2つ目は、トップはもちろん管理職は、男性の部下だけでなく女性の部下にも心の底から期待をするということですね。口先だけの期待というのは、女の人というのはうそを見抜く能力が非常に発達しているので、わかってしまいます。それで、「ああ、私期待されていない」と思ったら、「子どもも小さいですから、私そろそろ家に入ります」とか、あるいは「課長になりたいとは思いません」と言っちゃうんですね。なので、心の底から熱く期待をするということが大切です。
3つ目は、やっぱり「制度」だと思います、NTTグループも制度的にどんどん良くなっています。近年導入されたのは例えば再雇用。何らかの事情で配偶者の転勤などで会社にいられなくなったときには、マックス6年で戻ってきたらもとのポストを保証するというもの。それから育児休職中の人事考課です。昇格するにはAが続くとか直前の評価がAかBじゃなきゃいけないというようなルールがあります。だから、ある女性が一生懸命努力して、A評価が続いていてさあ昇格という年に、子どもを産んで育児休職をとったとすると、休職期間はCかD評価になるので、復帰してまたAがたまるまでやり直しになり昇格は遅れます。それを改めて、育児休職の期間のCやDはカウントしないことにしました。これは思い切った制度だと思います。
4つ目は、やっぱり運動論として何かタイトルがほしいということです。さきほど「働き方改革」の話をしました。会議の時間を短くするとか、休暇をもっととろうとか。残業を減らそうとか効率化しようとか、そういうときに、従来のよくも悪しくも男性が主に作ってきた日本の歴史的な仕事の仕方を一気に変革しようとすると摩擦が起こる。でも『「働き方改革」ですから!』と言われたら妙に納得感がある。摩擦を起こさないためには、運動論としてのタイトルも必要なんですね。
次に、女性たちへのメッセージですが、5つあります。
第一に、やっぱり自覚ですね。ともかくまだまだ日本の会社の仕事はチームプレーで動いているので、チームの一員であるという自覚を強く持ってほしいということです。
2つ目は、先ほど申しましたがチャンスが来たら絶対断らないこと。「はい、喜んで!」です。
3つ目は、いろいろ失敗があると、そのときには女性のほうが潔いので、もう負けたと思ったら、そのフィールドから立ち去ってしまうのですね。敗者復活戦は必ず企業にはあるので、決して退場しないで、もう見苦しいくらいにしがみついてほしいと思います。
4つ目は、人との出会いですね。いろんな場に、自分の時間を削ってでも参加していただきたいと思います。今日のこういう場もそうですけれども、いろんなソーシャルキャピタルの場に入ることも大事だし、人との出会い、それで人生が変わります。

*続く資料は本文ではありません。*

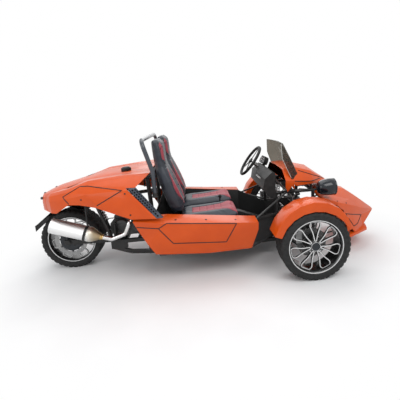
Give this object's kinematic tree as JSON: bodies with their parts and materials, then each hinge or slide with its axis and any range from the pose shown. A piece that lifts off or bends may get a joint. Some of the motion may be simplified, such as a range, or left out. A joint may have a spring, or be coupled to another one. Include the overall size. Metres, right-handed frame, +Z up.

最後に、自分を高めることを一つ、小さいことでも何でもいいので具体的に決めて、毎日練習してください。例えば1分間スピーチ。自分の言いたいことを1分間にまとめて言う訓練を毎日やってみる。実際にやってみた方から言われたことですが、あるときに自分の人事権を持っている人とエレベーターで出会って、1分間でしゃべったら、後日そのとおりになったと感謝されました。エレベータートーク、大切です。
がんばってください!
内海:今日、みなさんにお話をしていただいて、私が一番感じたのは、やはりトップのメッセージがしっかり下の人たちに届くかということだと思います。そして、その経営者が心の底から女性の力に期待して、会社を成長させようと心の底から思っていることが大変重要と思いました。今日の経営者のみなさんは本当に心の底から女性の力に期待して、そして会社の成長に結びつけようと考えていらっしゃる方ばかりでしたので、みなさんもその中から幾つかのヒントを得ていただけたのではないかと思います。
これでパネルディスカッションを終了いたします。
本日は最後までお聞きいただきまして、まことにありがとうございました。